The extra benefit of moving away from Apportable was that we had full access to the source code of every level of the software stack, and that meant being able to fix bugs at every level.
I should point out for the sake of fairness to Apportable: what they have achieved is incredible, allowing many games to be ported much more easily than in our example. If Sorcery! had relied purely on traditional OpenGL graphics or one of the game libraries out there such as Cocos2D, then it would have been an excellent, and almost magical solution.
Coming to life...
The strange thing about a low-level port like this is that for the first six months there's nothing to see: all the developers are buried deep inside the code, away from the eyes of a passing user. At the start of December, Iain showed us his latest build - it had the prologue of the game, running at a good speed, with layered, semi-transparent clouds animating on top of one of another. It didn't have much else!
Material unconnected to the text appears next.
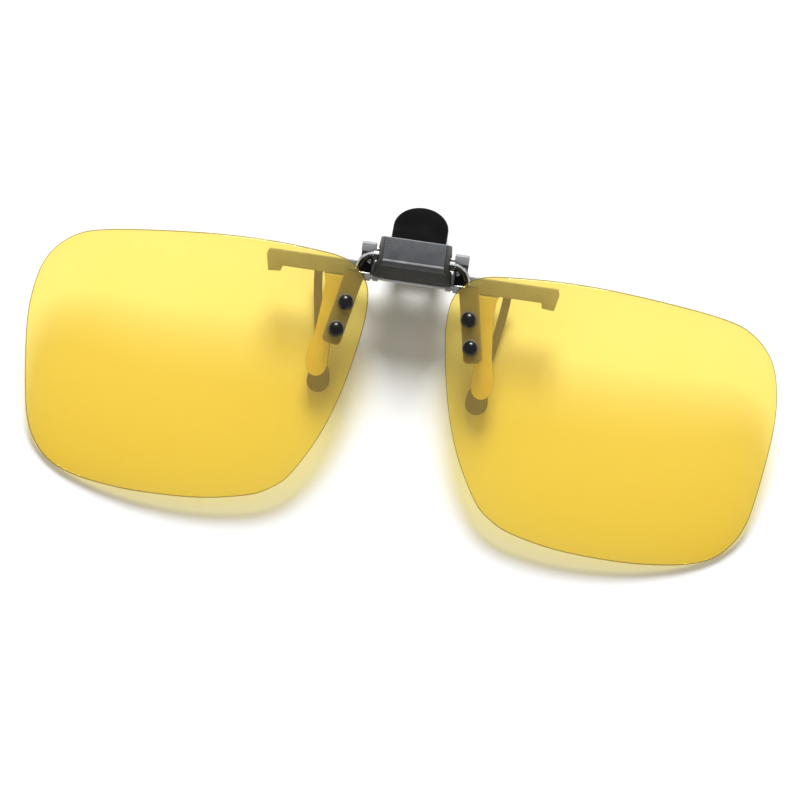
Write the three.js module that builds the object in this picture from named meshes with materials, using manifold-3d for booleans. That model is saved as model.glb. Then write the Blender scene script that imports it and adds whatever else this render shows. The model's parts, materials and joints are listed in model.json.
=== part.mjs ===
// Clip-on flip lenses: a frameless lens pair that flips up on a spring clip.
// Millimetres. Every piece is drawn with x to the side, y up as worn and z out of the lens fronts;
// the whole clip-on is then laid face up, tilted back so that it rests on the lenses' outer lower
// corners and the thumb tab. The origin is the middle of its footprint.
import * as THREE from 'three';
import { mergeVertices } from 'three/addons/utils/BufferGeometryUtils.js';
import Module from 'manifold-3d';

const wasm = await Module();
wasm.setup();

// ---- driving dimensions ----
const REST_TILT = THREE.MathUtils.degToRad(14);
const CLEARANCE = 0.12;

const LENS_THICKNESS = 1.1;
const LENS_APEX = { x: 30.2, z: 3.43 };
const LENS_RADIUS_X = 133;
const LENS_RADIUS_Y = 155;
const LENS_CENTRE = { x: 36.5, y: 0 };
const LENS_RINGS = 5;
const LENS_STEPS = 64;
// the right lens's edge, anticlockwise from the temple side
const LENS_OUTLINE = [
  [66.9, 2.7], [66.2, 10.8], [64.1, 16.0], [60.0, 19.7], [54.6, 21.5], [44.8, 22.9], [34.4, 23.8],
  [25.3, 23.95], [16.8, 23.4], [12.8, 22.8], [10.3, 21.7], [8.3, 19.7], [7.2, 16.6], [7.3, 10.6],
  [9.3, 0], [12.2, -8.9], [16.5, -16.8], [19.8, -19.9], [23.9, -21.8], [32.4, -23.5],
  [43.0, -24.1], [50.3, -23.8], [55.8, -23.0], [59.6, -21.6], [62.2, -19.4], [64.3, -16.0],
  [65.6, -10.6],
];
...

By January, we had text on those animating screens as well, though with a minor bug that was quickly fixed:
Then, suddenly, by the last week of January, we had a complete build - the game was playable, the map in full 3D, with panning and zooming, with combat and the 3D spell-casting globe. Everything came together in a rush. Right now, we're down to polishing up and final layout bugs.
And, of course, this will make porting the next games much, much easier, because 99% of the code features we need are already there. (For a one-off project, it's probably easier just to rewrite the game in Java.)
Coming on the 12th March
Sorcery! for Android has been a longer time coming than we hoped, but the result of Iain's labours has been that we're in a truly great position going forwards. Although we add unique new features in each part of Sorcery!, the majority of the code is shared, and now that includes the Android port.
Our dream is to be able to release our games simultaneously on iOS and Android in future. With this new shared codebase, that dream could be becoming a tangible reality.
But you'll be able to see it for yourself on the 12th March.